Burada, mahkemeye gönderilen 28 Şubat 1997 tarihli MGK toplantısı tutanaklarını hatırlayalım: Askerlerin ‘irtica haberleri’ni masaya koymuş, önceden hazırladıkları ‘yapılacaklar’ listesini de Başbakan merhum Necmettin Erbakan’a dayatarak ‘10 dakikada imzala’ baskısı yapmıştı. Erbakan ise “Bu konular aceleye gelmez” diyerek imzalamayı reddetmiş, ‘liste’ daha sonra imzalanmak üzere toplantı bitmişti.
Ünlü ‘brifingler’in 5 hafta sonra başlaması da bize o toplantıdan sonra neler olduğunu anlatıyor: Hükümet generallerin ‘yapılacaklar listesi’ni geciktirerek siyasete zaman kazandırmaya çalışırken, Genelkurmay’da BÇG kuruluyor, ülkenin dört bir yanında patır patır ortaya çıkan ‘irticai faaliyetler’ derlenip toparlanıyor ve bildiriler, sunumlar hazırlanıyordu...
Susurluk Kazası ile açığa çıkan devlet içindeki çete yapılanmasına yönelik ‘Sürekli aydınlık için bir dakika karanlık’ tepkisi de medya marifetiyle ‘hükümet ve irtica karşıtı’ bir eyleme dönüştürmüştü.
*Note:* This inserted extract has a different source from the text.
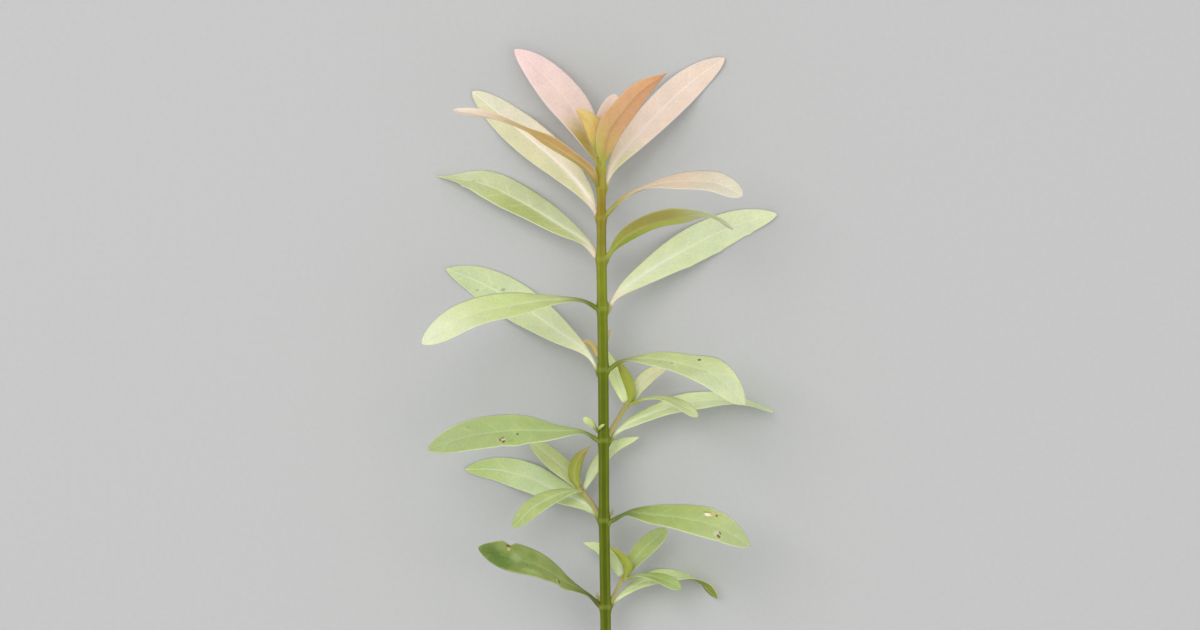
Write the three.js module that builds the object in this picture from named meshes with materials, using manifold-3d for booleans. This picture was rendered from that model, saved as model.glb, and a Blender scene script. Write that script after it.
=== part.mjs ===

Böylesi bir ortamda ‘manşet şehveti’ ile atılan başlıklar, yapılan yorumlar, manipüle edilen haberlerin sahiplerinin kimi aradan geçen 18 yılda ‘kendi çaplarında’ da olsa günah çıkardı; kimi göğe bakıp ıslık çalarak hiçbir şey olmamış gibi yoluna devam ediyor.
Bunları neden hatırladım;
Dün, generaller, medya ve iş dünyasının el birliğiyle giriştiği 28 Şubat ‘postmodern darbesi’nin yargılandığı mahkemeden gelen haberlerden...
Sanıklardan dönemin 1. Ordu Komutanı sanık Çetin Doğan, o günlerde söylediklerini yazan gazetecileriçin bakın ne diyor: “Dönem içerisinde çok goygoycular çıkmıştır. Söylemediğimiz şeyleri gazetelere nakledenler olmuştur.”
Darbecilerin havası söndükçe daha çok ağırlık atacaklar gibi görünüyor.